Stephen Kendall Scouten: Got it. Perfect. And then just last thing for me. I know you guys gave a lot of good credit color. It sounds like some of the maybe noise this quarter was just kind of deal related and nothing to be overly worried about moving forward. But the provision was still obviously a bit higher than it has been ex even the kind of onetime accounting noise. So was that — is that more about just how the model worked with the combined balance sheet and keeping the loan loss reserve percentage relatively flat? Is that the way we should think about it, the reserve percentage kind of staying in the mid-150s range? Or what were the other dynamics that kind of led to that, I guess, the $14.7 million in kind of — I don’t know, if you want to call it like core provision, if you will.

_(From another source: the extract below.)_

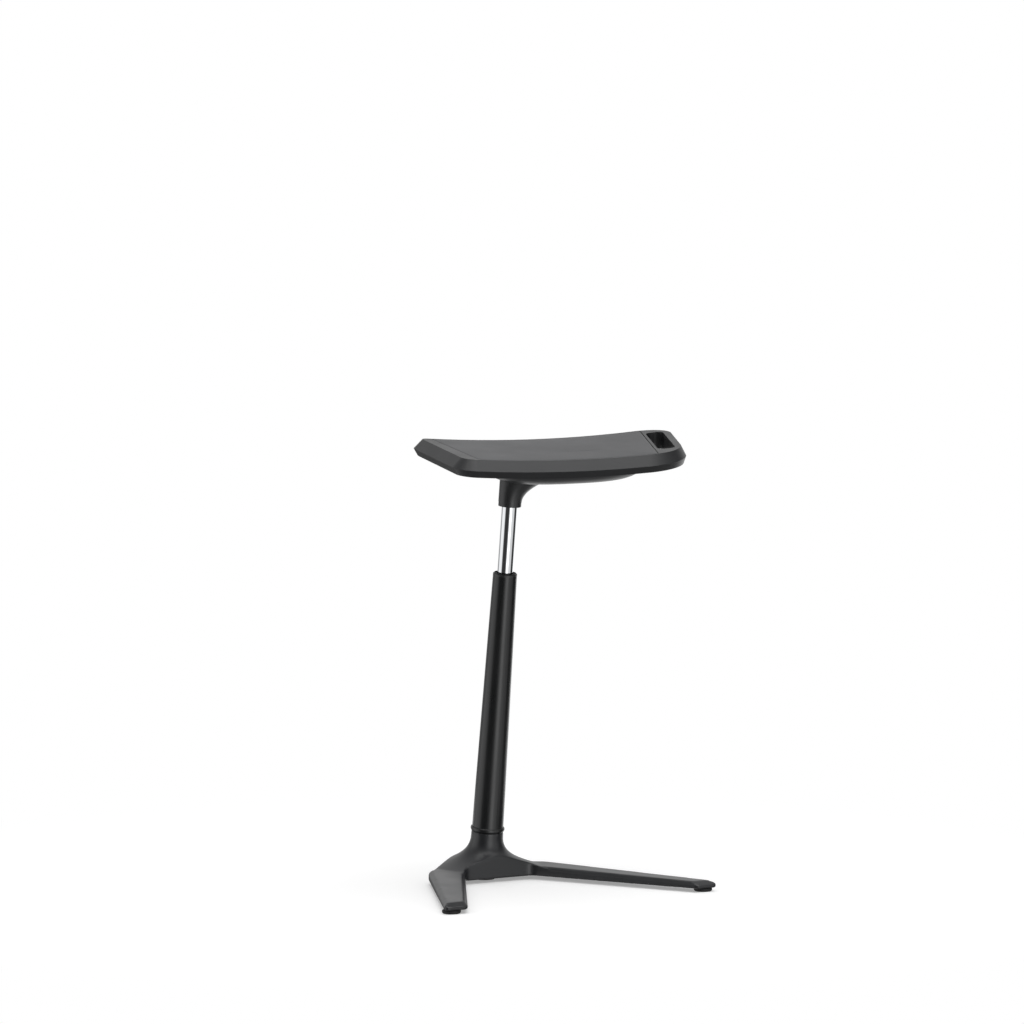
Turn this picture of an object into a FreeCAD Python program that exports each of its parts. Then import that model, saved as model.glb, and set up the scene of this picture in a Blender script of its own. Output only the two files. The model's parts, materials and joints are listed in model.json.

David L. Meredith: Stephen, this is David. So there’s — as you know and as you pointed, there’s a lot of noise in that CECL number this quarter. As we’ve noted, the PCD, non-PDC marks as related to The First. If we remove those from the conversation. The other part of the provision in Q2 was largely related just to how our model works as you pointed out, particularly with the couple of losses that we had for the quarter that was charge-off, that just impacted our factors and obviously, a couple of factors that — of our model. In particular, those 2 drove our historical loss within those reflected — those respective books, particularly the C&I and occupied CRE. And that historical loss ratio was modified in Q2 relative to those loans.
And so that just caused a change in our model. There was a relook as we do every quarter in our Q factors and had a reflection on our reserves in our model. That wasn’t necessarily specifically to those 2 credits, that’s something we do consistently on a quarterly basis. And then the third attribute, I would just say our loan growth, obviously, the level of loan growth in the quarter would have had a material impact on our model as well from a provisioning standpoint. So all 3 of those. But it was a model-driven side that drove the increase in provision for the quarter.
Kevin D. Chapman: Do we still have anybody in the queue? [Technical Difficulty]
Operator: Are we ready for the next question?
Kevin D. Chapman: We are ready for the next question, yes.
Operator: The next question comes from David Bishop at Hovde Group.
David Jason Bishop: I’m not sure what happened there. A question for Jim. Just curious, the interest rate risk position post close of The First acquisition, maybe how the balance sheet sets up for a potential 25 basis point Fed rate cut, just curious what your sensitivity looks like post merger.
James C. Mabry: Sure, Dave. So as you probably recall, The First really complemented our balance sheet and then it reduced our sensitivity position a little bit. So if you look at those rate cuts, of course, they occur late in the year, but they really have virtually no impact in the margin guidance that we would give. Now full year will probably be a little — but I can say this that without The First, it would have been a little bit different story. So The First definitely benefits our sensitivity position and that we’re a little less sensitive. So that sort of came across as we — or happened as we thought in terms of merging the balance sheet together.
David Jason Bishop: Got it. And then Kevin, Jim, just curious, you talked about the opportunities on the expense side of the equation. Are there any opportunities on the fee income side of the house that really haven’t been tapped yet that aren’t in the numbers yet that has you pretty excited as you look forward?
Kevin D. Chapman: Yes. Dave, I think there’s a couple. And I think you’re seeing it start to build in the numbers. One, I know we’ve had to apologize for being in the mortgage business for the last couple of years, but mortgage had a nice rebound in Q2. And I think actually, we were contrary to maybe what was happening nationally, just some of the data coming into mortgage bankers. And the opportunity we have in the new footprint with The First, there’s a lot of inbound migration, there’s a lot of rooftops that will only help and assist mortgage. On the treasury management side, we talked about a conversion in 10 days of our system. We’ve been slowly converting our treasury management solutions into The First. And so that’s been ongoing.
And so we think that has potential upside in the future as it relates to fee income that can be driven off that. And then also other things like capital markets and things that we’ve done in management, the [indiscernible] that we operate now. So these numbers are — in some cases, 2 of those numbers may be buried in other noninterest income. They’re growing at a fairly appreciable rate and there’s been really good adoption, really good interest from our team members at The First about those products, what they can offer, how it will differentiate them in the market. And so I think there are several opportunities in that noninterest income line item that are bright spots and should help drive additional incremental revenue as we continue to fully integrate.
But there is opportunity at the top line revenue net interest income with some of the secured business lines or business lines that we provide, lending lines that we provide that maybe The First didn’t have yet, ABL, factoring, equipment leasing, a larger loan limit and some of our expertise in specific real estate or middle market C&I. We’ve seen early wins, early successes in the first quarter in all of those business lines of partnering up, coming up with bankers from The First as well as some of our matching up with our teammates over on the Renasant side to capture market opportunity that otherwise either one of us wouldn’t have had the opportunity to win. So we’re seeing early successes and early wins just in The First this quarter and excited about what that indicates can happen in future quarters and future periods.
Operator: Again, sorry for the technical difficulties. [Operator Instructions] With no further questions, this will conclude our question-and- answer session. I would like to turn the conference back over to Kevin Chapman, CEO, for any closing remarks.
Kevin D. Chapman: All right, and I appreciate all of you that were able to join the call today. We look forward to having future conversations at conferences coming up in Q3. And again, I appreciate everybody that joined the call today. Thank you.
Operator: The conference has now concluded. Thank you for attending today’s presentation. You may now disconnect.